We’re looking for an experienced site reliability engineer (SRE) who can thrive in a dynamic start-up environment. The main responsibilities for this role are:

Improving our observability by adding/adjusting metrics
Building easily parsable dashboards
Building reliable alerts
Designing and overseeing our on-call rotations
Improving our deployment process to increase reliability.

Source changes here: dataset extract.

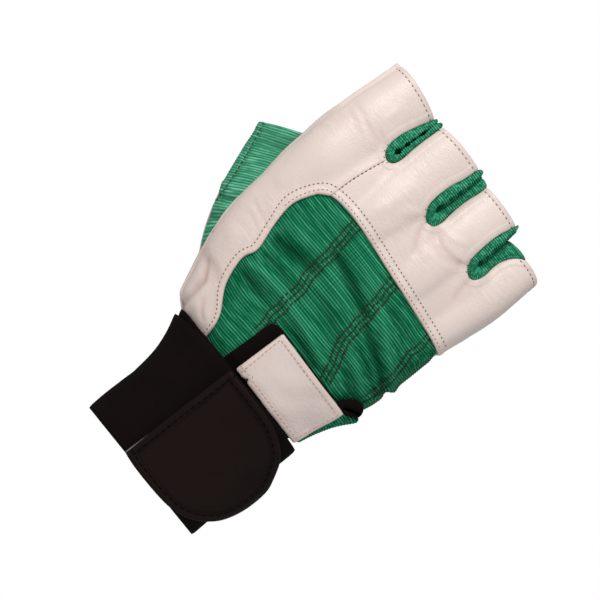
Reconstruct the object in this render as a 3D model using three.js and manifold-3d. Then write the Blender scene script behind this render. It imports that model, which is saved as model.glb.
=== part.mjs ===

An ideal candidate meets at least the following requirements:

Expert in at least one programming language that compiles to machine code such as Rust, C++, or Go. Rust or C++ experience is preferred
Expert knowledge of monitoring technologies such as Prometheus, Grafana, and PagerDuty
Expert knowledge of deployment technologies such as Pulumi or Terraform
Expert knowledge of Kubernetes.

Location

The role is based in our London office close to Piccadilly Circus underground station. We usually work from the office 5 days a week but allow for work-from-home days when required. Candidates must be willing to attend late meetings at least twice a week to coordinate with the rest of our team, which is based in California. This role includes semi-regular business trips to California. We are also open to hiring in our HQ office in Palo Alto, CA.

Interview process

After submitting your application, the team reviews your CV and statement of exceptional work. If your application passes this stage, you will be invited to a 15 minute interview (“phone interview”) during which a member of our team will ask some basic questions. If you clear the initial phone interview, you will enter the main process, which consists of two technical interviews.

Our goal is to finish the process within one week. All interviews will be conducted via Google Meet.

Benefits

Competitive cash-based compensation
xAI equity
Private health and dental insurance
Unlimited time off subject to prior approval